The use of in-situ surface metrology for advanced electrochemical polishing applications

Additively manufactured (AM) metallic parts have issues of inherently rough surface texture, which negatively impacts the precision potential functionality and ultimately limits applications. To make the workpieces functionally suitable and - improve the part aesthetic qualities, post-processing the additively printed parts is very much required. There are various methods of post-processing AM surfaces, of which the electrochemical polishing (ECP) methods have garnered significant attention recently due to their non-contact nature. ECP processes are subtractive and are in theory an easily controllable processing technique. While the electrochemical post-processing improves the part surface by reducing the roughness via a polishing process, it is essential to assess whether the part has achieved the desired surface quality to be deemed fit for the purpose. Current assessment methods involve offline measurement of parts, making the whole process less efficient and requiring removal and replacement of parts.

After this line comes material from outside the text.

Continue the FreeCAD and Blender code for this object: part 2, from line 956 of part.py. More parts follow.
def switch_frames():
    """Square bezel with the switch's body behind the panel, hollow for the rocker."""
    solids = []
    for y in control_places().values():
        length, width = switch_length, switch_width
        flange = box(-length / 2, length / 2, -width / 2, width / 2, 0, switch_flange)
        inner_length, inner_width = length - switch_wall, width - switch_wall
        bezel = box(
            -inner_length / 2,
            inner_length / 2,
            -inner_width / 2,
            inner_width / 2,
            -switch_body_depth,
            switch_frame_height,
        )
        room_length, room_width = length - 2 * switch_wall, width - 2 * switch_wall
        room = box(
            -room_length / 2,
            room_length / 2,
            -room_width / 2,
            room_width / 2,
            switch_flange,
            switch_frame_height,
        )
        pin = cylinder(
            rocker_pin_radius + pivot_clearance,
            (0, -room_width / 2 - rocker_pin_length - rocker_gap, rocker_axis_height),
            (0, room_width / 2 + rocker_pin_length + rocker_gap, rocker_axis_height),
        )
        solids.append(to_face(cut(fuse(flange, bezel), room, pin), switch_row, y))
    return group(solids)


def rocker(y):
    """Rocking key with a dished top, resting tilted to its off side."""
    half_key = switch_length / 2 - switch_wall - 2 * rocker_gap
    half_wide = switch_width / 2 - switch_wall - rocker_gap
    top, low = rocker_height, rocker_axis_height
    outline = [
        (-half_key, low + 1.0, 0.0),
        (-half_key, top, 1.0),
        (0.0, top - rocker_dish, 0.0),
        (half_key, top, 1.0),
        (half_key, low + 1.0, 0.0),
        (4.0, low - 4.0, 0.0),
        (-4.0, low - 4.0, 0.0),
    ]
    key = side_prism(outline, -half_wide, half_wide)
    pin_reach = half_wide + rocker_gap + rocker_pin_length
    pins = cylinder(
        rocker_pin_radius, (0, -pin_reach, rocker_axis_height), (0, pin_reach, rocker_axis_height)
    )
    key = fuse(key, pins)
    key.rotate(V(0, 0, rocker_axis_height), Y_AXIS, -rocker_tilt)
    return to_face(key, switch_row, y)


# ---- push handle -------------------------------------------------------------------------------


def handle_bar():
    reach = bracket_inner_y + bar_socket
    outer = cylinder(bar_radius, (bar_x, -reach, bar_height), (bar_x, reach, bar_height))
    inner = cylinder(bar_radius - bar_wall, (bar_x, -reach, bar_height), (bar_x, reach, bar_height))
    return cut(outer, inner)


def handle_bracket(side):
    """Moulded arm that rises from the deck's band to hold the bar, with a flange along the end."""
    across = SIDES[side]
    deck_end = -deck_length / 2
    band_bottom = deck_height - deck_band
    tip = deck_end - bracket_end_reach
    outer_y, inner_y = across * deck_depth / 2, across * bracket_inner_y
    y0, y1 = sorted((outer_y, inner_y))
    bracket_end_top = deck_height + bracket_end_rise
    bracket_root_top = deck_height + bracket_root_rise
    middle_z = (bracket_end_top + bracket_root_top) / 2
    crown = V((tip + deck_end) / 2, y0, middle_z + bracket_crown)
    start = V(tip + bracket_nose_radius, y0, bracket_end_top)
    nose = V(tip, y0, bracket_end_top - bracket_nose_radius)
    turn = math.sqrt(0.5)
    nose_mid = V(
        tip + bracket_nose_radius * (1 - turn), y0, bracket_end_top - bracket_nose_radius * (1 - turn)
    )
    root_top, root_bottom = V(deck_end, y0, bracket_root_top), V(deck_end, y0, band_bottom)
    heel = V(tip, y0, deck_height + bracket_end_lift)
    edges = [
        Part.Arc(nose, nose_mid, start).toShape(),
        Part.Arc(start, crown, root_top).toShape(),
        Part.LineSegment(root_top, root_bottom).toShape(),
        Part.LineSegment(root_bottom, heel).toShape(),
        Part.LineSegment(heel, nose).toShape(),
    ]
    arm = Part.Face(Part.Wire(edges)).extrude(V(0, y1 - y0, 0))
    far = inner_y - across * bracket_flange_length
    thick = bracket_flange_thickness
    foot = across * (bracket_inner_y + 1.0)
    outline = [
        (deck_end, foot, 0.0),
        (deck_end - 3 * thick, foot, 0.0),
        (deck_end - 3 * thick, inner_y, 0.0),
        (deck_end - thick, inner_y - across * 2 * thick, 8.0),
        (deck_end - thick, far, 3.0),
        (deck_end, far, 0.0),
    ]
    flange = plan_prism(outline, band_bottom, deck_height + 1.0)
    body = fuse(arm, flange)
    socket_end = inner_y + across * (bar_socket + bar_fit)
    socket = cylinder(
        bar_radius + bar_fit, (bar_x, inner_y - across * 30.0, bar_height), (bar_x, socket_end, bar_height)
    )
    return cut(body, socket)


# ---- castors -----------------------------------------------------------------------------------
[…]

Integration of metrology directly into the manufacturing platform would enable rapid inspection, making manufacturing more efficient and controllable. In this research work, we investigate the focus variation (FV) measurement principle for the implementation of in situ surface metrology within the electrochemical polishing system. A performance study of focus variation optical metrology compared against the stylus measurement was carried out to assess the FV potential. The test surface was a standard Rubert &Co Microsurf 334 comparator plate and a range of actual workpieces produced by AM and electrochemical polishing. Additionally, the - focus variation setup was developed, and the measurement output was compared with state-of-the-art optical surface metrology for performance verification, the system's robustness in the manufacturing environment.